Investigation of the oxidative carbonylation of methanol to dimethyl carbonate over copper zeolite catalysts

The development of a micro-kinetic model for the oxidative carbonylation of methanol to DMC over copper zeolite catalysts was done to gain understanding and insight on the interaction of the catalyst with the species that form DMC. The kinetic data and IR spectroscopy agree well with a reaction mechanism that posits slow insertion of carbon monoxide into the surface methoxide species. The fitted values of the model parameters indicate that the most abundant surface species on the catalyst is methoxide at low water pressures.; The adsorption of CO on the catalyst is an important consideration. Cu +X is a better catalyst than Cu+ZSM-5 for DMC production.
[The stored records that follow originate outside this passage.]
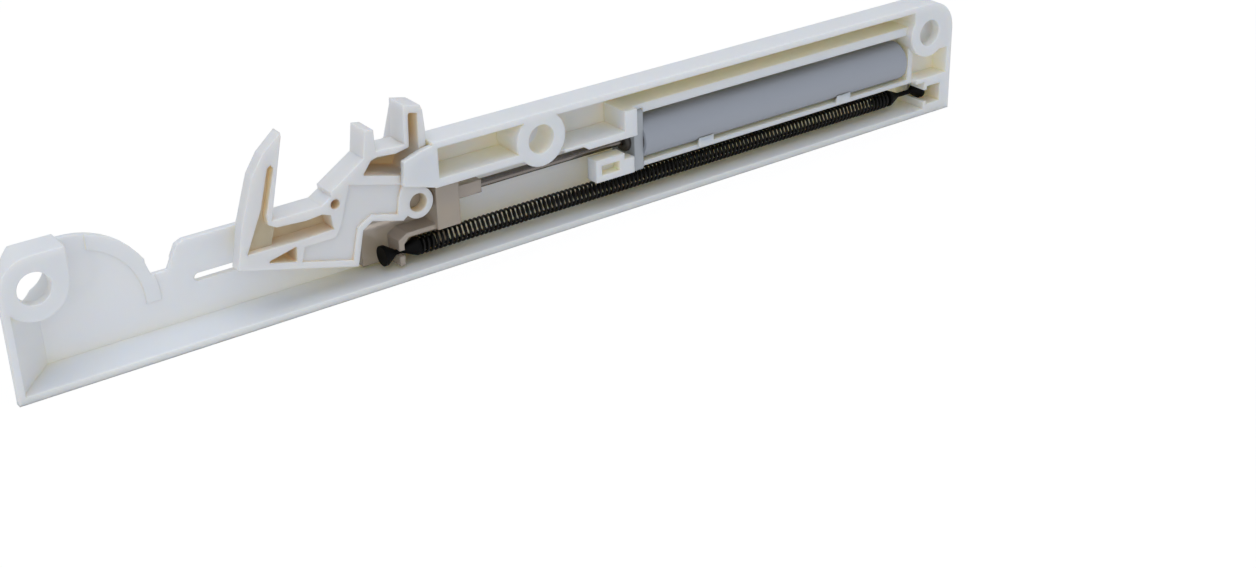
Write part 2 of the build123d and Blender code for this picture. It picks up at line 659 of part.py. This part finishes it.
def make_rod_guide():
    """Dark gland: a nose through the cap and a body in the cylinder with the O-ring's groove."""
    groove = CYL_LEFT + GUIDE_LENGTH / 2
    hole = ROD_R + RUNNING_FIT
    depth = CYL_BORE_R - 2 * O_RING_WIRE_R
    profile = (
        (GUIDE_NOSE_LEFT, hole),
        (CYL_LEFT + GUIDE_LENGTH, hole),
        (CYL_LEFT + GUIDE_LENGTH, CYL_BORE_R),
        (groove + O_RING_WIRE_R, CYL_BORE_R),
        (groove + O_RING_WIRE_R, depth),
        (groove - O_RING_WIRE_R, depth),
        (groove - O_RING_WIRE_R, CYL_BORE_R),
        (CYL_LEFT, CYL_BORE_R),
        (CYL_LEFT, GUIDE_NOSE_R),
        (GUIDE_NOSE_LEFT + 0.5, GUIDE_NOSE_R),
        (GUIDE_NOSE_LEFT, GUIDE_NOSE_R - 0.5),
    )
    return turned(profile, CYL_Y, CYL_Z)


def make_o_ring():
    """Rubber ring in the groove of the rod guide."""
    centre = (CYL_LEFT + GUIDE_LENGTH / 2, CYL_BORE_R - O_RING_WIRE_R)
    section = Plane.XY * (Pos(*centre) * RegularPolygon(O_RING_WIRE_R, 6))
    return Pos(0, CYL_Y, CYL_Z) * revolve(section, axis=Axis.X)


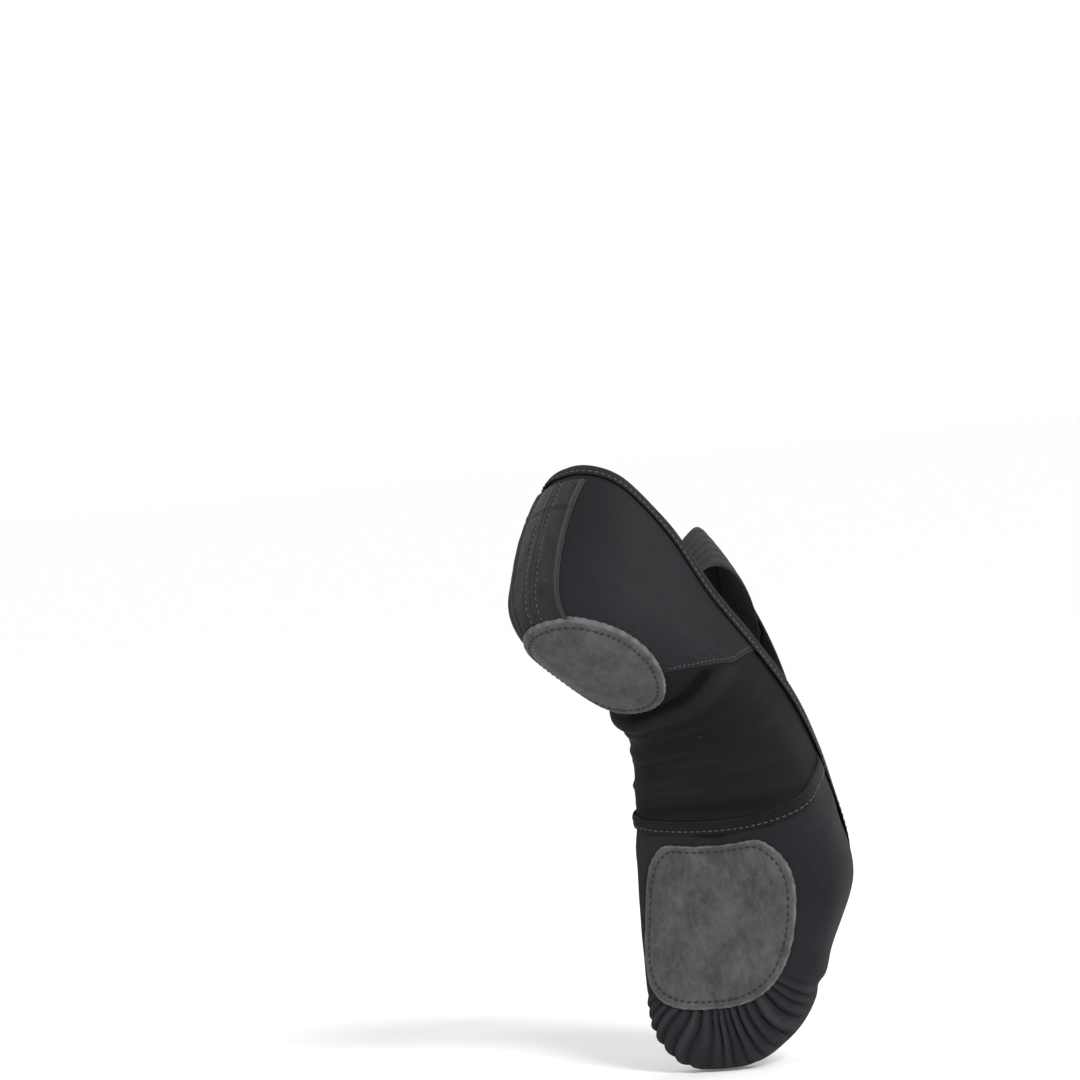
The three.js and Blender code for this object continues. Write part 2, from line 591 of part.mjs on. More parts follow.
function heelStrip(yFrom, yTo, zFrom, zTo, offIn, offOut, columns, rows) {
  const layer = (off) => steps(rows).map((r) => steps(columns).map((c) =>
    heelPoint(THREE.MathUtils.lerp(yFrom, yTo, c), THREE.MathUtils.lerp(zFrom, zTo, r), off)));
  return gridSolid([layer(offOut), layer(offIn)]);
}

const BACKSTAY_TOP_GAP = 2;         // between its upper end and the binding
const BACKSTAY_TOP = TOPLINE_BACK - BINDING_WIDTH - BACKSTAY_TOP_GAP;
const THREAD_END_GAP = 0.5;

function backstaySolid(side) {
  return heelStrip((side * CLEARANCE) / 2, side * BACKSTAY_HALF_WIDTH, BACKSTAY_FOOT, BACKSTAY_TOP,
    TRIM_IN, TRIM_IN + BINDING, 6, 9);
}

function backstayThreadSolid(side) {
  const low = TRIM_IN + BINDING + CLEARANCE;
  const y = side * (BACKSTAY_HALF_WIDTH - BACKSTAY_EDGE);
  return heelStrip(y, y - side * TRIM_STITCH, BACKSTAY_FOOT + THREAD_END_GAP, BACKSTAY_TOP - THREAD_END_GAP,
    low, low + THREAD, 1, 12);
}

// ---------------------------------------------------------------- crossed elastic straps
const STRAP_REAR = 0.24;            // where a strap leaves the opening's edge
const STRAP_FRONT = 0.60;
const STRAP_LIFT = ELASTIC + 2 * CLEARANCE;
const CROSSING = { place: 0.5, reach: 0.22, steepness: 4 };   // where and how the upper strap rises
const STRAP_NUDGE = 0.01;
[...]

The weaker adsorption of CO onto Cu+X compared to Cu +ZSM-5 is advantageous for DMC production because adsorbed CO blocks sites for methoxide formation but does not participate in DMC formation.; Decomposition of DMC over Cu+Y limits the operating temperature and yield of the methanol carbonylation reaction. The active sites for DMC decomposition are the residual Bronsted sites present due to incomplete exchange. Exchanging the residual acid sites of a Cu+Y catalyst with Li+ ions lowers the residual acidity of the catalyst, decreasing the rate of decomposition. The lower rate of decomposition resulted in a higher observed activity of DMC production over Cu+Li +Y compared to Cu+Y at higher temperatures.; Adding the WGS catalyst to the reactor with Cu+Y catalyst increased the rate of DMC production over the Cu+Y catalyst. The amount of water in the reactor effluent was less when the WGS catalyst was used, due to the WGS catalyst removing water faster than it was produced by the oxidative carbonylation reaction.; The activity of the copper zeolite catalyst decreases for a period of around 15 days, after which the activity remains relatively constant. During deactivation, there is a migration of copper away from the catalyst surface and some of the cuprous ions are oxidized to cupric ions. No bulk formation of copper metal or copper oxide was detected.